How Do I Build Exhaustive Retrieval Without Killing Latency?
The temptation is to cache answers for speed. Don't. Cached context answers decay almost immediately in active codebases — a cached answer to "what is our Zendesk pattern?" becomes a confident lie within 24 hours.
Instead, optimise latency through architecture:
- Incremental indexing — update indices as commits, messages, and tickets arrive, not on a nightly batch
- Parallel fan-out — query all systems of record simultaneously, not sequentially
- Social-graph scoping — use the graph to narrow the search space for each query, reducing the volume of data to process
- Pre-computed relationship edges — maintain the social graph continuously so it's ready at query time
The social graph is your most powerful latency tool because it eliminates irrelevant search space before retrieval even begins.
How Do I Implement Conflict Resolution That Actually Works?
Conflicts are everywhere: code in `main` says REST, a CTO Slack thread says gRPC. A design doc says microservices, a recent architecture review says consolidate. Hiding these conflicts produces confidently wrong agent output.
Implement three authority-weighting dimensions:
- Recency — newer signals outweigh older ones (a decision made last week overrides a pattern from 18 months ago)
- Role — CTO directive overrides a peer's off-hand comment; official architecture review overrides a Slack hot take
- Canonicity — formal documentation outweighs informal conversation, but recent informal conversation from an authority overweighs stale formal docs
Critically: log every detected conflict for human review. Conflicts are architectural signals — they indicate decisions that need to be formalised, docs that need updating, or migrations that are incomplete.
How Should I Structure the Agent Execution Loop?
The Context Engine operates at two junctures in a three-phase loop:
1. Plan with Engine — deliver a research packet before execution so the agent produces an org-aware plan
2. Execute — the agent implements against the plan
3. Review with Engine — evaluate the output against real patterns, past decisions, and current truth
This bookending of execution is what transforms agent output from "this would break the entire system" to "nitpick and merge." The engine isn't just a pre-execution context dump — it's also the automated reviewer that catches when execution deviated from organisational truth.
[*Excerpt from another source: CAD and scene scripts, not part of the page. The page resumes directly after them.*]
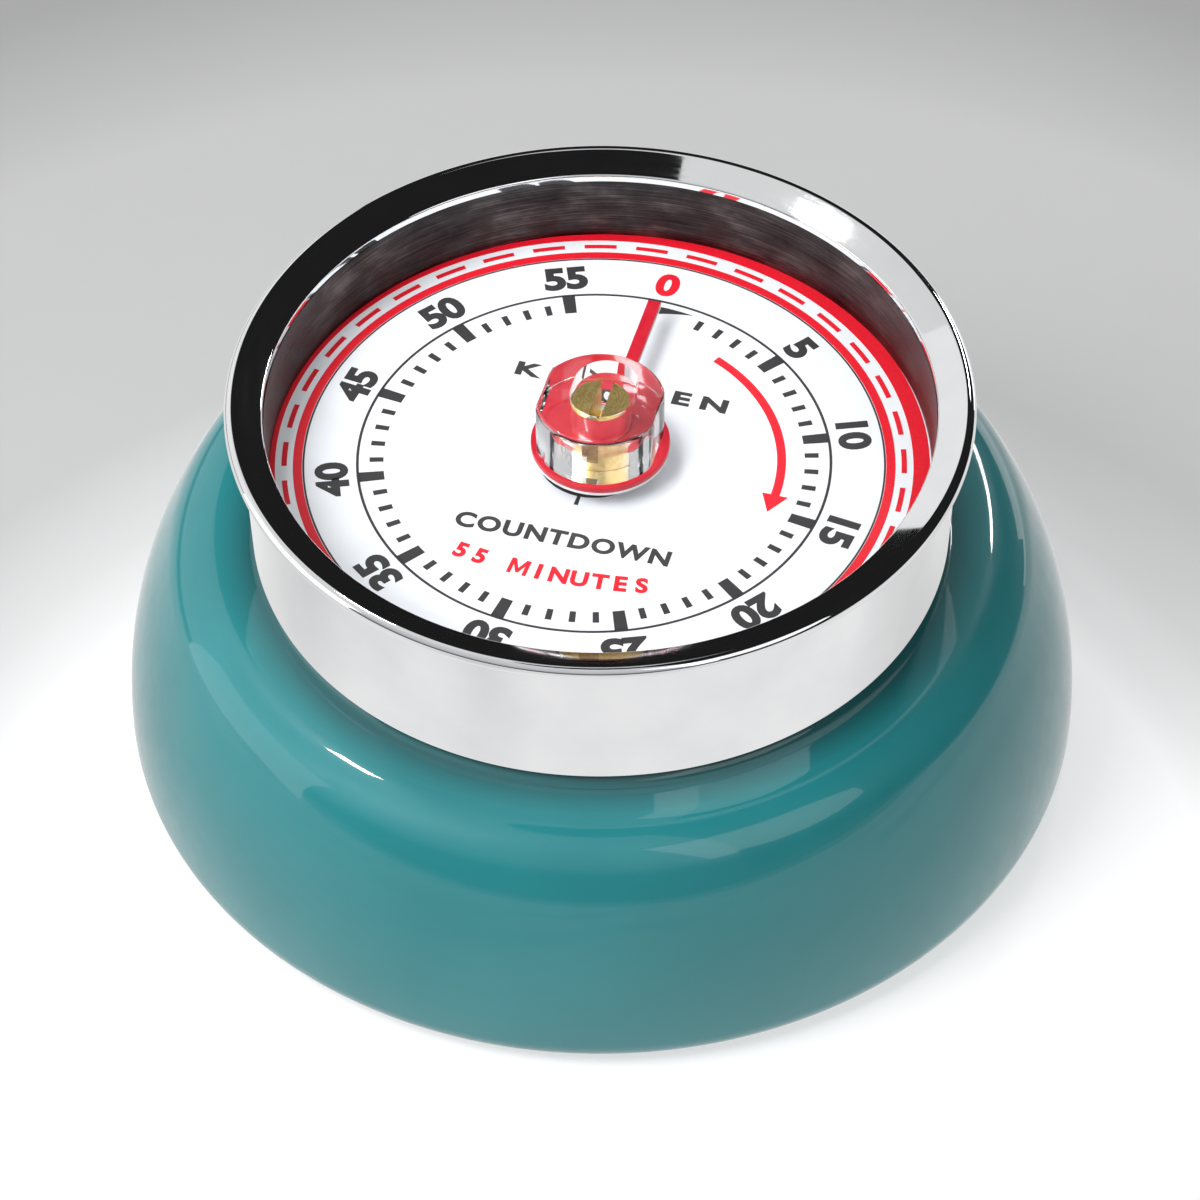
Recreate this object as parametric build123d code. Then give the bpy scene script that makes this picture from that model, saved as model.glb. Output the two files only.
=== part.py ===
"""Wind-up 55-minute kitchen timer: enamelled case, chrome bezel, dial, knob and clockwork.

Millimetres. +Z is up, the origin is the centre of the base's flat underside, on the knob's axis.
+Y is the way the pointer points when it stands at 0. Angles are degrees, counterclockwise from +X.
"""

import os
from math import acos, asin, atan, atan2, cos, degrees, hypot, pi, radians, sin, sqrt, tan

from build123d import *

os.makedirs("parts", exist_ok=True)

# Case
BODY_R = 35.0  # widest radius of the enamelled shell
WIDE_Z = 2.6  # height of the widest circle
EDGE_Z = 0.95  # lower edge of the shell, on the base plate's rim
SHELL_T = 1.2
SHOULDER_Z = 18.9  # flat top of the shoulder, under the bezel
NECK_R = 24.55  # outside of the neck that carries the bezel
FLANGE_Z = 24.9  # top of the neck's inward flange, where the dial lies
BASE_R = 33.5

# Bezel and dial
BEZEL_BOTTOM_Z = 19.85
BEZEL_TOP_Z = 32.05  # crest of the lip
BEZEL_IN_Z = 30.95  # inner edge of the dished top
DISH = 28.0  # slope of the top, down towards the dial
BEZEL_IN_R = 23.75
BEZEL_BORE_R = 24.62
LIP_R = 26.42
DIAL_Z = 25.4  # printed face
DIAL_T = 0.5
DIAL_R = 24.4
WALL_IN_R = 23.55

# Knob and pointer
KNOB_R = 4.65
WAIST_X = 4.2  # half width across the knob's waists
KNOB_BOTTOM_Z = 27.4
KNOB_TOP_Z = 31.5
POINTER_R = 14.8
POINTER_W = 0.95
POINTER_DISC_R = 4.95
POINTER_T = 0.65
SHAFT_R = 2.1
SHAFT_TOP_Z = 31.2
SLOT_W = 0.9

# Movement
FRONT_Z = (22.9, 24.1)
BACK_Z = (8.0, 9.2)
PLATE_R = 20.5
EAR_R = 22.3
EAR_ANGLES = (-30, 90, 210)
PILLAR_R = 18.6
PILLAR_ANGLES = (-148, 38, 95, 150)
POST_R = 18.9
POST_ANGLES = (-60, 60, 180)
FIT = 0.03  # radial running clearance of a pivot

# Train: tooth counts and modules of the three meshes, and where the arbors stand
MAIN_TEETH, MAIN_MODULE = 60, 0.40
SECOND_TEETH, SECOND_MODULE = 50, 0.30
THIRD_TEETH, THIRD_MODULE = 60, 0.26
PINION_TEETH = 10
ESCAPE_TEETH = 20
ESCAPE_R = 4.4
BACKLASH = 0.12  # share of the tooth thickness that is left out

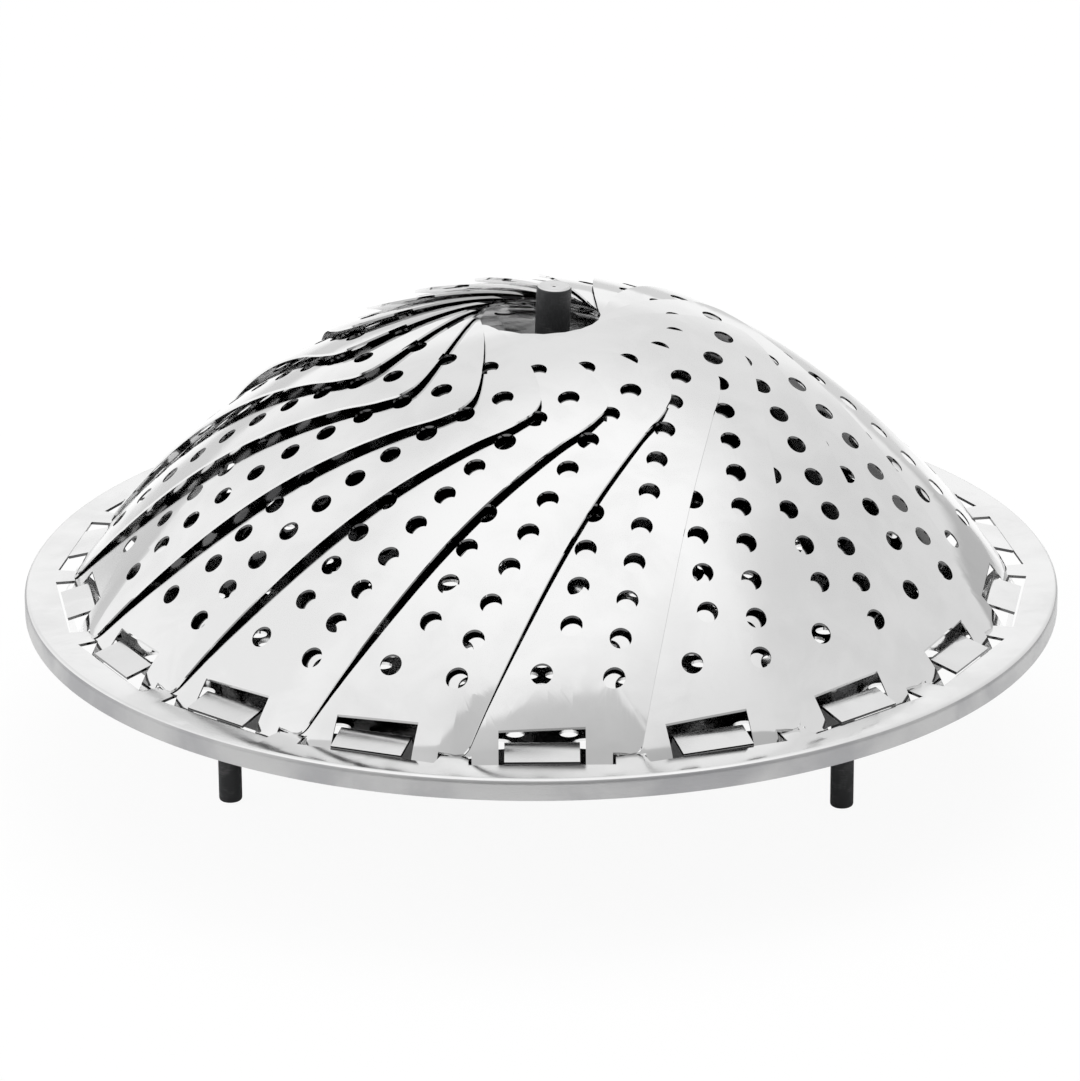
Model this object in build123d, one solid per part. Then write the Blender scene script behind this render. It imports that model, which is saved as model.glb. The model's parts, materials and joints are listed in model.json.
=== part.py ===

How Do I Handle Permissions Without Retrofitting?
Carry OAuth-model auth context through every retrieval call from day one. Every query to the engine includes the requesting identity. Every result is filtered against that identity's permissions before inclusion in the research packet. Private Slack DMs, restricted channels, HR-sensitive data — none of it surfaces to unauthorised requesters.
Retrofitting permissions after the engine is already ingesting private conversations is a security incident waiting to happen. Build it in from the start.
What's My Next Step?
Start with the social graph — point an automated tool at your GitHub repositories to generate the collaboration graph. This is the foundation for scoped retrieval and the fastest way to demonstrate value. Then build exhaustive retrieval across your two highest-signal systems of record (usually GitHub and Slack). Add conflict resolution and permission scoping. Ship it serving the three-phase execution loop, then extend to Slack auto-answers, ticket enrichment, and incident triage.
// FREQUENTLY ASKED QUESTIONS
Can I use an existing vector database as the foundation for a Context Engine?
A vector database can be one component, but it is not sufficient on its own. Naive RAG over a single vector store triggers Satisfaction of Search. A Context Engine requires multi-surface retrieval across heterogeneous sources (code, chat, tickets, docs), conflict resolution logic, social-graph-scoped query construction, permission filtering, and token-optimised compression. The vector store handles similarity search; the engine handles reasoning.
How do I index Slack messages without violating privacy?
Implement permission-scoped indexing from day one using an OAuth model. Index messages with their channel permissions and membership metadata attached. At query time, filter results against the requesting identity's access rights before including anything in the research packet. Private DMs and restricted channels never surface to unauthorised requesters. This must be architectural, not a post-processing filter.
Should I build separate Context Engines for different agent tasks?
No. Build a single Context Engine that serves all surfaces — coding agents, Slack auto-answers, ticket enrichment, incident triage, and human engineers asking ad-hoc questions. The social graph and exhaustive retrieval logic is the same; only the query construction and output formatting differ by surface. A single well-built engine delivers compounding leverage across all use cases.